What makes these pieces feel genuinely new is the scale and softness. The holdalls in the runway images are oversized—closer to day-trip duffles than classic totes—constructed in richly textured, bouclé-like surfaces (purple, sandy beige, and a warm, buttered yellow). Their volume is generous and pliable, the kind of bag that collapses slightly against the body, suggesting ease rather than armor. This is Dior saying: status is not a hard shell; it’s a tactile presence.

There’s also a subtle styling intelligence here. In a collection built on elongated jackets, precise shoulders, and controlled lines, the soft holdall creates counterpoint. It introduces movement. It makes the look feel lived-in—flâneur energy, not costume.

Quilting, but not Cannage

Dior’s Cannage is one of the house’s most recognizable surface codes, and Anderson seems less interested in repeating it than in re-drawing the idea of a structured grid. The quilted pieces—especially the bucket silhouettes—use an irregular, sketch-like diamond pattern that feels hand-considered rather than mechanically perfect.

The bucket bags are the quiet standouts: suede-forward, saturated in deep blue or rendered in black leather, each stamped with that oval medallion signature. The shape is architectural but calm—tall enough to feel modern, wide enough to carry real life, and finished with straps that keep the line clean. Think of it as Dior formality translated into an everyday object: still precise, but no longer precious.

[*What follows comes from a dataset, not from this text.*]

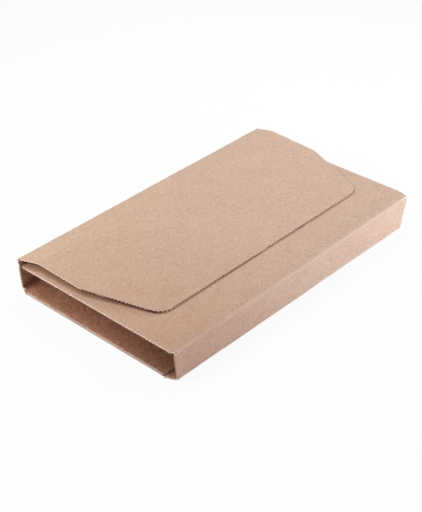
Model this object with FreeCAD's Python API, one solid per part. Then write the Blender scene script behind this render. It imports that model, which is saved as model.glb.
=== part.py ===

This matters because it signals how Anderson wants Dior bags to work: recognizable at close range, not from across the street. The logo becomes a detail you discover, not a billboard you wear.

On the womenswear side, that “re-drawing” impulse becomes even more literal in the Dior Bow Bag, where the bow stops being decoration and becomes the architecture.

The tailored shoulder bags

While the medallion totes supply the season’s romance, the shoulder bags deliver the discipline. One of the most compelling is the structured, leather-forward shoulder silhouette. It combines a smooth upper section with a more textured lower band—almost like a garment hem translated into a bag. A curved zipper and a small Dior tab give it a utilitarian cadence, while hardware (including dangling charms) adds that flash of “affluence” without tipping into noise.

Then there’s the olive-toned quilted style—worn crossbody with a folded, architectural panel and metal ring hardware—where the construction itself becomes the design. It’s the bag equivalent of Anderson’s tailoring logic: slender, functional, and quietly unusual. It doesn’t compete with the clothes; it reinforces the mood of pragmatic elegance.

Across these shapes, the recurring idea is control. The bags look engineered, not merely decorated—an approach that aligns with the show’s emphasis on precision silhouettes and outerwear that fuses technical function with opulence.

Material: the bags follow the clothes

Winter 2026–2027 is obsessed with touch: tweeds, velvets, jacquards, embroidery—textures that imply craft and time. The smartest thing Anderson does is let the bags participate in that material narrative rather than sitting outside it.

The textile-heavy holdalls mirror the collection’s tactile richness, while the tweed-trimmed shoulder bag echoes the Donegal-like mood of the suiting. Even the quilted pieces feel like they belong to the same universe—softened, human, wearable.

This is what separates a “runway bag moment” from a future icon. Icons don’t just look good; they look inevitable next to the clothes.

Color as attitude

The palette reads controlled—deep neutrals, earthy tones, shadowed blues—yet the show’s emotional register keeps puncturing that restraint with signs of spontaneity (the now-discussed flashes of eccentric styling, including bright hair moments).

The bags follow suit. Most silhouettes stay grounded, but the color choices (that saturated purple, that bold butter yellow) work like punctuation marks—proof that “joy” here is not childish brightness, but a confident refusal to be purely serious.

Final take

What makes the Dior FW26 bag lineup compelling is that it doesn’t scream “new era” in a single gimmick. It builds a vocabulary—medallions, softened volume, reimagined quilting, and hardware used like punctuation—then lets that vocabulary travel across silhouettes.

In other words: this isn’t fashion as costume. It’s fashion as discourse—proposed, argued, and made tangible through objects you can carry out of the Musée Rodin and into real Paris.